The second time he hit the partnership, he did so by forging my name on two checks, totalling $107,000. I was tipped off about these checks in a somewhat indirect way by Mark Evans, Sam’s assistant. When I learned about these two checks I called Murray Dey, manager at the Crocker Bank. When he told me the checks had cleared to Sam’s personal account, my heart sank; it was obvious that the checks were forgeries. I told Murray Dey that suddenly I had serious questions about Sam’s integrity and that I was going to confront him at once.

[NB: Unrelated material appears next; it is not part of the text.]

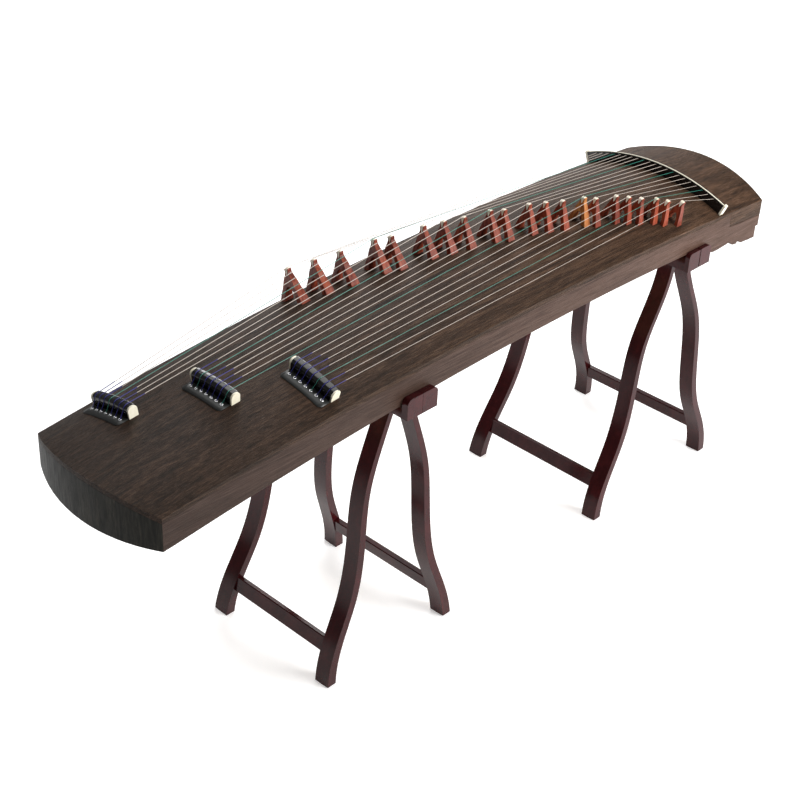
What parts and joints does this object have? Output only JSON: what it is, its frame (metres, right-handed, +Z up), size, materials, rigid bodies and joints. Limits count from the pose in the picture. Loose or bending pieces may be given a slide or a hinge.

Murray Dey, an experienced bank manager, understood full well what I was saying, yet he was so solid with Sam that he couldn’t quickly reorient his thinking. Shortly after our phone conversation, he happened to have a conversation with Sam and stupidly told him that I was questioning those checks. That gave Sam the opportunity to collect his personal papers and to run; thus I lost the chance for a surprise confrontation. That incident is an indication of how loyal and unsuspecting the people were with regards to Sam. Crocker had kept their bets on Sam right to the end. Not to overly fault the Crocker manager, I soon discovered Sam had duped Crocker and two other banks for a total of $250,000 in bad personal loans. Sam was a man so obviously “in control” that it never occurred to the banks that he was not in control of his own finances.

Of course, Sam had also been trading on the reputation of WILTRON, a company with an impeccable record of 23 years. In addition, it turned out that Sam had fed the banks some rather reprehensible lies, such as his poor parents’ business being on the edge of failure (parents whom it turns out he hadn’t seen in over two years). I’m sure no one bank would have made its loan if it had known about all the others. In this regard, traditional bank secrecy for their clients helped Sam’s schemes. In fact, not one of the banks had told me or anyone at WILTRON about its loan to Sam even though in two cases he had pledged phony WILTRON stock certificates.

Sam had let on in each case that he was embarrassed about having to get the loan, so everyone was protecting him by keeping it confidential. The banks and our whole business world depend on trust and confidence. Fortunately for our business world, the number of “Sam-type” cases is somewhat rare.